By integrating service management, the Unified Resource Manager can handle Operations, Energy Management, Hypervisor Management, Virtual Server Lifecycle Management, Platform Performance Management, and Network Management, all from one place.
IBM Rational Developer for System z Unit Test (RDz)
But what about developers and testers, such as those Independent Software Vendors (ISV) that produce mainframe software. How can IBM make their lives easier?
Phil Smith on z/Journal provides a history of [IBM Mainframe Emulation]. Back in 2007, three emulation options were in use in various shops:
Open Mainframe, from Platform Solutions, Inc. (PSI)
FLEX-ES, from Fundamental Software, Inc.
Hercules, which is an open source package
None of these are viable options today. Nobody wanted to pay IBM for its Intellectual Property on the z/Architecture or license the use of the z/OS operating system. To fill the void, IBM put out an officially-supported emulation environment called IBM System z Professional Development Tool (zPDT) available to IBM employees, IBM Business Partners and ISVs that register through IBM Partnerworld. To help out developers and testers who work at clients that run mainframes, IBM now offers IBM Rational Developer for System z Unit Test, which is a modified version of zPDT that can run on a x86-based laptop or shared IBM System x server. Based on the open source [Eclipse IDE], the RDz emulates GP, IFL, zAAP and zIIP engines on a Linux-x86 base. A four-core x86 server can emulate a 3-engine mainframe.

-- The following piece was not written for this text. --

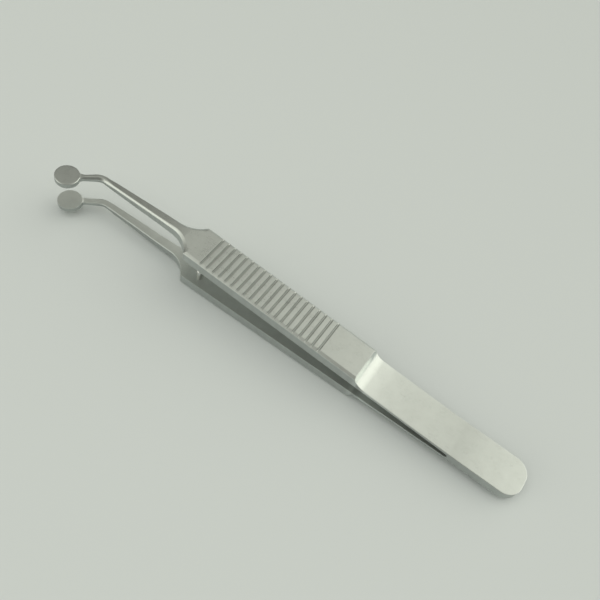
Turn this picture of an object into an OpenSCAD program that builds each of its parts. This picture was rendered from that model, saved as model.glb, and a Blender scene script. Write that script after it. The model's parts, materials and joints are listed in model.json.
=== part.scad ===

With RDz, a developer can write code, compile and unit test all without consuming any mainframe MIPS. The interface is similar to Rational Application Developer (RAD), and so similar skills, tools and interfaces used to write Java, C/C++ and Fortran code can also be used for JCL, CICS, IMS, COBOL and PL/I on the mainframe. An IBM study ["Benchmarking IDE Efficiency"] found that developers using RDz were 30 percent more productive than using native z/OS ISPF. (I mention the use of RAD in my post [Three Things to do on the IBM Cloud]).
What does this all mean for the IT industry? First, the zEnterprise is perfectly positioned for [three-tier architecture] applications. A typical example could be a client-facing web-server on x86, talking to business logic running on POWER7, which in turn talks to database on z/OS in the z196 mainframe. Second, the zEnterprise is well-positioned for government agencies looking to modernize their operations and significantly reduce costs, corporations looking to consolidate data centers, and service providers looking to deploy public cloud offerings. Third, IBM storage is a great fit for the zEnterprise, with the IBM DS8000 series, XIV, SONAS and Information Archive accessible from both z196 and zBX servers.